There are other aspects of people’s private lives that are being colonized by a work mentality. Work technologies have seeped into homes, in part in order to maintain connections with the workplace, but also because families increasingly organize themselves according to management principles they absorbed at work and with the help of communication technologies they imported from there. For the families of knowledge workers, time is the critical resource. There is a premium on non-committed time that they can spend as “quality time” with each other and especially with their children. People feel the need for devices that help with efficient time management and eagerly adopt any technology that might help them monitor the activities of family and friends.

This blurring of the boundaries between work and home is a double-edged sword: on the one hand, it gives some people the freedom to arrange their lives in a way that fits their needs better and is more satisfying to them; but on the other, people fight desperately to maintain some semblance of order and predictability. Some give up and adjust. They become hyper-connected road warriors. Others make new rules that renegotiate the interface between family and work -- the demands of children and homelife on the one side and those of work on the other. We see families developing conventions about such things as when to have their pagers on, when it is alright to interrupt a working parent, and what to do when Mommy is at home but not available for homework, either because she is working or e-learning.

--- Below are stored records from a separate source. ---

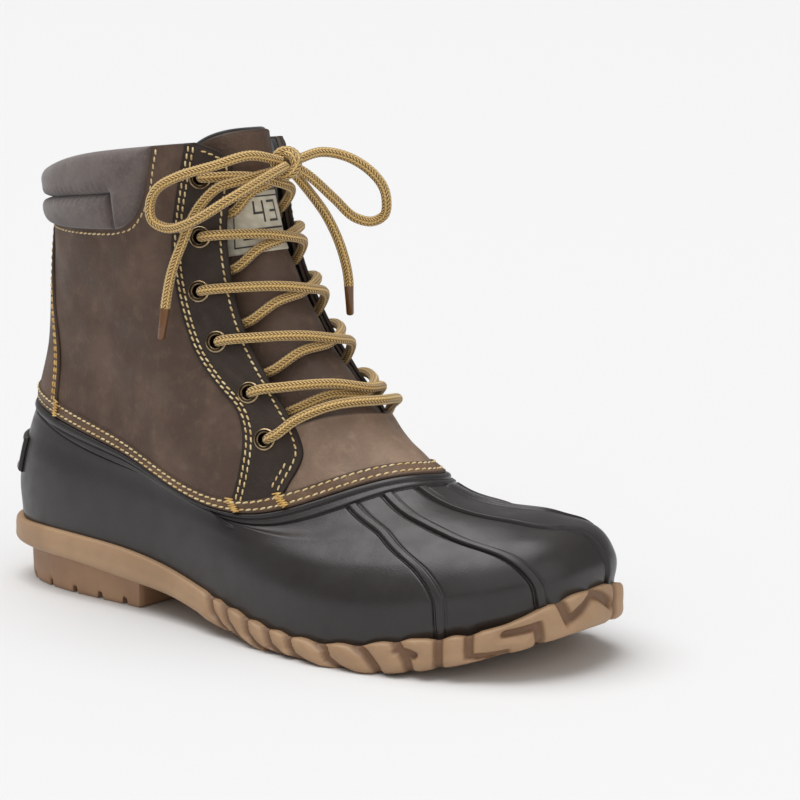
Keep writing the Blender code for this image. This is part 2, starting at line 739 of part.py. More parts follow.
def pad_depth(turn, level):
    """Outer face of the collar pad: a base sheet with two rolls round the back."""
    from_back = np.minimum(turn % 1.0, 1 - turn % 1.0)
    lower_end = np.clip((LOWER_ROLL_END - from_back) / 0.02, 0, 1)
    upper_end = np.clip((UPPER_ROLL_END - from_back) / 0.06, 0, 1)
    lower = roll(level, COLLAR[0].level, ROLL_SEAM_LEVEL) * lower_end
    upper = roll(level, ROLL_SEAM_LEVEL, COLLAR[-1].level) * upper_end
    return PAD_BASE + ROLL_RISE * np.maximum(lower, upper)


def make_collar():
    """Padded collar round the back of the shaft."""
    outer, inner = [], []
    for row in COLLAR:
        turns = np.linspace(-row.front, row.front, 21)
        outer.append(skin(turns, row.level, pad_depth(turns, np.full_like(turns, row.level))))
        inner.append(skin(turns, row.level, STAY_INNER))
    return block("collar_pad", outer, inner, "collar_nubuck")


def make_back_stay():
    """Leather strip up the back of the heel."""
    outer, inner = [], []
    for row in BACK_STAY:
        turns = np.linspace(-row.half, row.half, 9)
        outer.append(skin(turns, row.level, STAY_OUTER))
        inner.append(skin(turns, row.level, STAY_INNER))
    return block("back_stay", outer, inner, "stay_leather")


def tongue_depth(share):
    """Outer face of the tongue: high in the middle, sunk under the eyestays at its sides."""
    return TONGUE_RISE - TONGUE_SINK * np.clip(np.abs(share), 0, TONGUE_SPREAD) ** 2


def make_tongue():
    """Tongue behind the throat, standing a little above the collar."""
    shares = np.linspace(-TONGUE_SPREAD, TONGUE_SPREAD, 11)
    outer, inner = [], []
    for level in TONGUE_LEVELS:
        half = 0.5 - throat_side(max(level, EYESTAY[3].level))
        flat = np.clip((level - 4.8) / 0.3, 0.25, 1)
        depth = TONGUE_RISE - 0.4 * (1 - flat) + (tongue_depth(shares) - TONGUE_RISE) * flat
        outer.append(skin(0.5 + half * shares, level, depth))
        inner.append(skin(0.5 + half * shares, level, depth - TONGUE_WALL))
    return block("tongue", outer, inner, "tongue_leather")


def make_label():
    """Plain cloth label on the upper part of the tongue."""
    shares = np.linspace(-LABEL_SPREAD, LABEL_SPREAD, 7)
    outer, inner = [], []
    for level in LABEL_LEVELS:
        half = 0.5 - throat_side(level)
        depth = tongue_depth(shares)
        outer.append(skin(0.5 + half * shares, level, depth + GAP + LABEL_WALL))
        inner.append(skin(0.5 + half * shares, level, depth + GAP))
    return block("tongue_label", outer, inner, "label_cloth")


def make_insole():
    """Felt insole laid on the sole inside the rubber shell."""
    turns = np.arange(48) / 48
    inset = -(RUBBER_WALL + 1.2)
    low = rim_point(turns, inset, sole_top(turns) + GAP)
    high = rim_point(turns, inset, sole_top(turns) + GAP + 4.0)
    return capped_rings("insole", [low, high], "insole_felt")


# Eyelets and lace

def make_eyelet(side, number, eyelet, mirrored):
    """A turned ring with its barrel through both leathers."""
    bore, barrel, rim = EYELET_HOLE / 2, EYELET_HOLE / 2 + 0.5, EYELET_DIAMETER / 2
    seat = STAY_OUTER + 1.5 * GAP
    profile = ((rim, seat), (barrel, seat), (barrel, -0.4), (rim - 1.6, seat + 1.1))
    mesh = bpy.data.meshes.new("eyelet")
    count = len(profile)
    mesh.from_pydata([(r * METRE, 0, z * METRE) for r, z in profile],
                     [(k, (k + 1) % count) for k in range(count)], [])
    ring = new_object("eyelet_%s_%d" % (side, number), mesh, "eyelet_metal")
    turned = ring.modifiers.new("turned", "SCREW")
    turned.steps = 9
    turned.render_steps = 9
    turned.use_merge_vertices = True
    turned.merge_threshold = 0.00005
    place, axis = eyelet_frame(eyelet, mirrored)
    ring.matrix_world = Matrix.Translation(world(place)) @ axis.to_track_quat("Z", "Y").to_matrix().to_4x4()


def strand(eyelet, mirrored, over):
    """Centre line of one strand: from an eyelet across the throat and under the far edge."""
    dive = eyelet.dive
    middle = CROSS_OVER if over else CROSS_UNDER
    near_edge, far_edge = throat_side(eyelet.level), 1 - throat_side(dive)
    stops = (
        (eyelet.turn + 0.0145, eyelet.level, OVER_STAY),
        (near_edge, eyelet.level - 0.01, OVER_STAY),
        (0.5 - (0.5 - near_edge) * 0.45, eyelet.level - 0.05, (OVER_STAY + middle) / 2),
        (0.5, eyelet.level - 0.11, middle),
        (0.5 + (far_edge - 0.5) * 0.5, (eyelet.level + dive) / 2, middle - 0.6),
        (far_edge - 0.012, dive + 0.03, -1.8),
        (far_edge + 0.003, dive, DIVE),
    )
    turns = [1 - turn if mirrored else turn for turn, _, _ in stops]
    route = [skin(turn, level, depth) for turn, (_, level, depth) in zip(turns, stops)]
    return smooth_route(route, CORD_STEP)


def make_lace():
    """The bar at the lowest eyelets and the five crossings above it."""
    lowest = EYELETS[0]
    stops = ((lowest.turn + 0.0145, lowest.level + 0.03, OVER_STAY), (0.392, 4.96, OVER_STAY),
             (0.43, 5.02, 4.6), (0.5, 5.04, 4.2))
    half = [(turn, level, depth) for turn, level, depth in stops]
    route = half + [(1 - turn, level, depth) for turn, level, depth in half[-2::-1]]
    points = [skin(*stop) for stop in route]
    tube("lace_bar", smooth_route(points, CORD_STEP), LACE_DIAMETER / 2, "lace_braid")
    for number, eyelet in enumerate(EYELETS[1:], 2):
        name = "lace_cross_%d" % number
        over = strand(eyelet, False, True)
        under = strand(eyelet, True, False)
        cross = tube_mesh(name, over, LACE_DIAMETER / 2, "lace_braid")
        other = as_cutter(tube_mesh(name + "_under", under, LACE_DIAMETER / 2, None, CUTTERS))
        boolean(cross, other, "UNION")


def make_bow():
    """Knot, two loops and two ends with their tips."""
    bpy.ops.mesh.primitive_uv_sphere_add(segments=12, ring_count=7, radius=METRE)
    knot = bpy.context.active_object
    knot.name = "lace_knot"
    knot.data.name = "lace_knot"
    for old in list(knot.users_collection):
        old.objects.unlink(knot)
    BOOT.objects.link(knot)
    knot.data.transform(Matrix.Diagonal((*KNOT_RADII, 1.0)))
    knot.data.materials.append(material("lace_braid"))
    knot.data.shade_smooth()
    knot.location = world(KNOT_PLACE)
    radius = LACE_DIAMETER / 2
    for name, route in (("bow_loop_lateral", BOW_LATERAL), ("bow_loop_medial", BOW_MEDIAL)):
        tube(name, smooth_route(route, CORD_STEP), radius, "lace_braid")
    for side, route in (("lateral", END_LATERAL), ("medial", END_MEDIAL)):
        line = smooth_route(route, CORD_STEP)
        tube("lace_end_" + side, line, radius, "lace_braid")
        way = line[-1] - line[-2]
        way = way / np.linalg.norm(way)
        start = line[-1] + way * GAP
        tube("lace_tip_" + side, [start, start + way * TIP_LENGTH / 2, start + way * TIP_LENGTH],
             radius * 0.9, "tip_plastic")


def make_boot():
    """All pieces, the sole and upper first."""
    make_outsole()
    make_rubber_shell()
    make_heel_tab()
    upper = make_upper()
    for side, mirrored in (("lateral", False), ("medial", True)):
        make_eyestay(side, mirrored, upper)
        for number, eyelet in enumerate(EYELETS, 1):
            make_eyelet(side, number, eyelet, mirrored)
    make_collar()
    make_back_stay()
    make_tongue()
    make_label()
    make_insole()
    make_lace()
    make_bow()


make_boot()
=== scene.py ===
"""Duck boot, right foot: the looks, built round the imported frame.

A place on the boot has a turn, 0 at the back and 0.5 at the toe with the lateral side first, and a
level, 0 at the sole and 8 at the collar, as in the solids. A depth is measured along the surface's
normal, outward positive. Lengths in the tables are millimetres.
"""

import math
from collections import namedtuple

import bmesh
import bpy
import numpy as np
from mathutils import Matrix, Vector


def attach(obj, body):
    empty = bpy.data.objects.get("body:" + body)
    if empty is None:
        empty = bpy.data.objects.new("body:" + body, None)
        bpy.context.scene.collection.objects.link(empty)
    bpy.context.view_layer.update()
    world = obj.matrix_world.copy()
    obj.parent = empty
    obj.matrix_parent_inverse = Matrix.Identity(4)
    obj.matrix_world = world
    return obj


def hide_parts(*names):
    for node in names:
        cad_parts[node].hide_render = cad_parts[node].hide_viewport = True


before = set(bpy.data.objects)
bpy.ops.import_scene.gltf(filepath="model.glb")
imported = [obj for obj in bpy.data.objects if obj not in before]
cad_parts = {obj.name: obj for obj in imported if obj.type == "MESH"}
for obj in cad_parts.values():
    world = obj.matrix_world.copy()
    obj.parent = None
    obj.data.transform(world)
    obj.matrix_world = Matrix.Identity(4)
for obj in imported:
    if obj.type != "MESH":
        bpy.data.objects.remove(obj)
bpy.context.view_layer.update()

CENTRE = np.array([150.5, 2.3, 0.0])
METRE = 0.001


# The boot's own surface, as in the solids

Section = namedtuple("Section", "back front heel waist ball toe swing "
                     "z_back z_waist z_ball z_front square_back square_front")
SECTIONS = (
    Section(0.0, 301.0, 52.0, 40.0, 58.0, 62.0, 10.0, 32.5, 24.5, 12.0, 31.5, 2.5, 2.6),
    Section(-1.0, 301.5, 52.0, 41.0, 58.5, 62.0, 10.0, 46.0, 38.0, 27.0, 41.5, 2.5, 2.6),
    Section(1.5, 291.0, 50.0, 41.0, 54.0, 58.0, 9.0, 59.0, 49.0, 39.0, 51.5, 2.5, 2.5),
    Section(5.0, 268.0, 47.0, 40.0, 49.0, 50.0, 7.0, 72.0, 59.0, 46.5, 61.5, 2.4, 2.2),
    Section(9.0, 226.0, 44.0, 39.0, 47.0, 46.0, 4.0, 84.0, 70.0, 53.0, 75.0, 2.3, 2.0),
    Section(13.0, 198.0, 42.0, 37.0, 44.0, 42.0, 2.0, 107.0, 95.0, 85.0, 97.0, 2.2, 2.0),
    Section(15.0, 167.0, 41.0, 37.0, 40.0, 38.0, 0.0, 134.0, 126.0, 122.0, 127.0, 2.2, 2.0),
    Section(18.5, 145.0, 41.0, 38.0, 38.0, 36.0, 0.0, 160.0, 158.0, 160.0, 164.0, 2.2, 2.0),
    Section(20.0, 137.0, 41.0, 39.0, 38.0, 35.0, 0.0, 188.0, 196.0, 201.0, 204.0, 2.2, 2.2),
)
STATIONS = np.array([0.0, 0.35, 0.72, 1.0])
SWING_START = 0.45
EDGE_LEVEL = 4.0
TOP_LEVEL = 8.0
# How far the crest of the toe and vamp stands above the solids' sections, by level, in the photo
CREST = (
    (0.5, 0.0), (1.0, 1.8), (1.6, 4.0), (2.0, 3.5), (2.4, 1.2), (2.8, -0.8), (3.2, -4.8),
    (3.4, -6.6), (3.6, -7.4), (3.8, -6.8), (4.0, -6.0), (4.3, -6.0), (4.6, -6.5), (5.0, -6.4),
    (5.5, -4.2), (6.1, -1.4), (6.6, 0.0),
)
CREST_TURN = 0.525
CREST_HALF = 0.085
# How far the back of the shaft stands ahead of the solids' sections, how much narrower it is, and
# how much lower its top, by level, in the photo
BACK_SHIFT = ((3.6, 0.0), (4.0, 1.8), (4.6, 3.6), (5.2, 5.8), (6.0, 7.2), (7.2, 7.4), (8.0, 6.4))
BACK_NARROW = ((3.8, 0.0), (5.0, 0.06), (6.0, 0.10), (8.0, 0.10))
BACK_DROP = ((7.0, 0.0), (7.5, -1.2), (8.0, -3.4))
BACK_HALF = 0.18


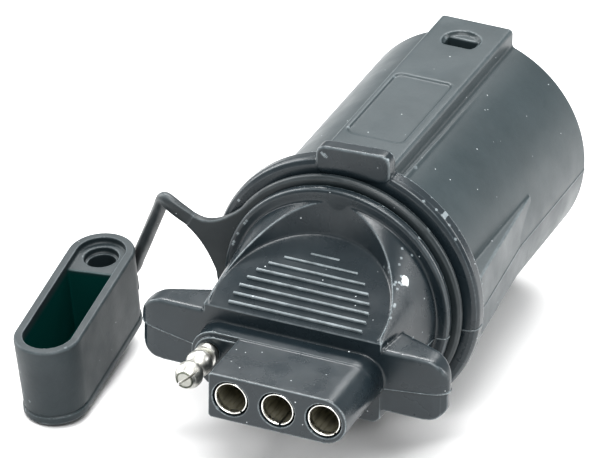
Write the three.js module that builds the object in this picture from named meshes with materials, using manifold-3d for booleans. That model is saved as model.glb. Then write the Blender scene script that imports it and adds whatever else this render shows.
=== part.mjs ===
// Adapter between a vehicle's 7-way round blade socket and a trailer's 4-way flat lead.
// Millimetres, +Z up. The plug points along +Y and the 4-way flat face looks along -Y.
// The adapter lies on its flange, and the tethered dust cap stands beside it on its closed end.
import * as THREE from 'three';
import { ConvexGeometry } from 'three/addons/geometries/ConvexGeometry.js';
import { mergeVertices } from 'three/addons/utils/BufferGeometryUtils.js';
import Module from 'manifold-3d';

// ---- driving dimensions ----
const PITCH = 9.525;          // terminal pitch of the 4-way flat, 3/8 inch
const LENGTH = 108.2;         // flat face to plug rim
const SHELL_R = 24.1;         // plug barrel
const FLANGE_R = 27.6;
const FLAT_Z = -2.5;          // the flat's centre plane, below the barrel's axis
const GAP = 0.3;              // clearance between fitted pieces
const SIDES = 48;             // facets of the large round pieces

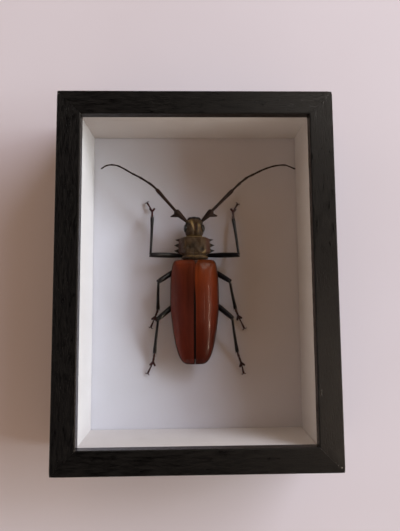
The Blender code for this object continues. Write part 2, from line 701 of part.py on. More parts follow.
def foot_end_meshes(ankle, fork, tip):
    """(name, mesh) of a foot's two lobes and two claws."""
    along = (fork - ankle).normalized()
    forward = (tip - fork).normalized()
    sideways = forward.cross(Vector((0, 0, 1))).normalized()
    meshes = []
    for k, sign in enumerate((-1, 1)):
        lobe_root = fork - along * LOBE["behind"] + sideways * sign * LOBE["parting"]
        lobe_tip = fork + along * LOBE["ahead"] + sideways * sign * LOBE["aside"]
        lobe_tip.z = max(lobe_tip.z, LOBE["lowest"])
        line = (lobe_root, fork.lerp(lobe_tip, 0.6), lobe_tip)
        meshes.append((f"lobe_{k}", limb_mesh("lobe", list(zip(line, LOBE_RADII)))))

        behind = CLAW["behind"] + CLAW["stagger"] * k
        claw_root = tip - forward * behind + sideways * sign * CLAW["parting"]
        claw_tip = tip - forward * CLAW["back"] + sideways * sign * CLAW["aside"]
        claw_tip.z = CLAW["height"]
        meshes.append((f"claw_{k}", spike_mesh("claw", claw_root, claw_tip, CLAW_RADIUS)))
    return meshes


def build_legs(shop, black):
    """Six legs, each fused from thigh, shin, foot, the foot's lobes, last joint and claws."""
    for side, points in LEGS.items():
        root, knee, ankle, fork, tip = (Vector(point) for point in points)
        thigh = limb_mesh("thigh", stations_between(root, knee, THIGH))
        leg = shop.add("leg_" + side, thigh, black, shop.beetle_axis)
        details = [
            ("shin", limb_mesh("shin", stations_between(knee, ankle, SHIN))),
            ("foot", limb_mesh("foot", stations_between(ankle, fork, FOOT))),
            ("last_joint", limb_mesh("last_joint", stations_between(fork, tip, LAST_JOINT))),
            *foot_end_meshes(ankle, fork, tip),
        ]
        for name, mesh in details:
            shop.boolean(leg, shop.add(f"{name}_{side}", mesh, black, shop.beetle_axis), "UNION")


def main():
    """Clears the scene and builds the box frame and the beetle."""
    for stale in list(bpy.data.objects):
        bpy.data.objects.remove(stale, do_unlink=True)
    shop = Workshop()
    steel = finish("zinc_plated_steel", "B9B9B4", 0.35, metallic=1.0)
    black = finish("black_cuticle", "15110F", 0.25)
    brown = finish("brown_cuticle", "3F2C1D", 0.6)
    build_rails(shop, finish("black_moulding", "1D1915", 0.45), steel)
    build_filling(
        shop,
        finish("clear_glass", "FFFFFF", 0.02, transmission=1.0),
        finish("white_liner", "DDD9DA", 0.6),
        finish("white_card", "D2D0D6", 0.7),
        finish("brown_hardboard", "7A5A3C", 0.8),
    )
    build_hanger(shop, steel)
    build_wing_cases(shop, finish("red_brown_wing_case", "57230F", 0.25))
    build_trunk(shop, brown, black)
    build_antennae(shop, finish("dark_brown_cuticle", "241712", 0.4))
    build_legs(shop, black)


main()
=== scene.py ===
"""Looks of a large longhorn beetle mounted in a black box frame with a glass front.

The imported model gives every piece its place, and each piece here stands for a solid of it or
dresses it. The box lies on its back: X runs across the picture, +Y towards the beetle's head, and
+Z out of the glass. Blender works in metres. The beetle's own tables are in millimetres of its
own frame, as an insect is measured: X from the line where its wing cases meet, Y as in the box,
and Z from the top of the card that carries it.
"""

import json
import logging
import random
from collections.abc import Callable, Sequence
from dataclasses import dataclass, field
from enum import Enum
from math import copysign, cos, dist, exp, hypot, inf, isclose, pi, radians, sin, sqrt

import bmesh
import bpy
from bpy.types import ID, Material, Mesh, Node, NodeSocket, NodeTree, Object
from mathutils import Matrix, Vector, noise

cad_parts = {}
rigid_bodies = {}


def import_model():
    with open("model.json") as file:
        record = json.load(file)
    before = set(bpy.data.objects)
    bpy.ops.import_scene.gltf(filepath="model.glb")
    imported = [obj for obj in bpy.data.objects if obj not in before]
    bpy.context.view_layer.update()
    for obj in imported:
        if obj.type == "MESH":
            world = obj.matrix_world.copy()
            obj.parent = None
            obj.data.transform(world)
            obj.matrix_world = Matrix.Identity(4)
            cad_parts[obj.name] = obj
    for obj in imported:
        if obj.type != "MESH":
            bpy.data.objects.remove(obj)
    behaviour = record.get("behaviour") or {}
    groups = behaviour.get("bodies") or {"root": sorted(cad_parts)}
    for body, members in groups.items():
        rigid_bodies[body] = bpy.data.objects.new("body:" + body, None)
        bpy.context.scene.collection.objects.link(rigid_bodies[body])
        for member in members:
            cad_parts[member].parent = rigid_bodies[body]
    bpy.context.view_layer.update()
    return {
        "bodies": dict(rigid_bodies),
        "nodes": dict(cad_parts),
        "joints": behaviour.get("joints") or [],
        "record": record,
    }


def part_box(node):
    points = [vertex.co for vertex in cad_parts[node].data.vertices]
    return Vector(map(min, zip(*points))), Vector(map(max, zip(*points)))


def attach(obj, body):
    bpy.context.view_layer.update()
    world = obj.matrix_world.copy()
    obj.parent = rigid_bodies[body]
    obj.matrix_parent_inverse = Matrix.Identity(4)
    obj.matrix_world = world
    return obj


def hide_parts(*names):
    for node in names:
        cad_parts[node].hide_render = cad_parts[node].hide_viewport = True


log = logging.getLogger("framed_beetle")

MM = 0.001
QUARTER = pi / 2
ROOT_BODY = "root"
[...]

These parents often find it very difficult to make clear to their children when they are at home but not at home. As they hook into their virtual office or classroom from their kitchen, living room or home office, all markers are gone. No good-bye rituals, no special clothes, no briefcase or backpack to signal the transition. They look totally available and interruptible. We find people reinventing some of the rituals and props (like wearing an “I’m working” cap) to help police the boundaries between these activities.

This is clearly a contentious area. With the expectation of a 7x24 work style in many jobs, the relationship between worklife and homelife is visibly stressed. There are no fixed rules yet for how to deal with these issues, either in the sphere of work or at home. New social contracts and agreements are in the process of being worked out. Experiments are being conducted. Standards are only in the process of evolving and what will finally emerge is by no means self-evident.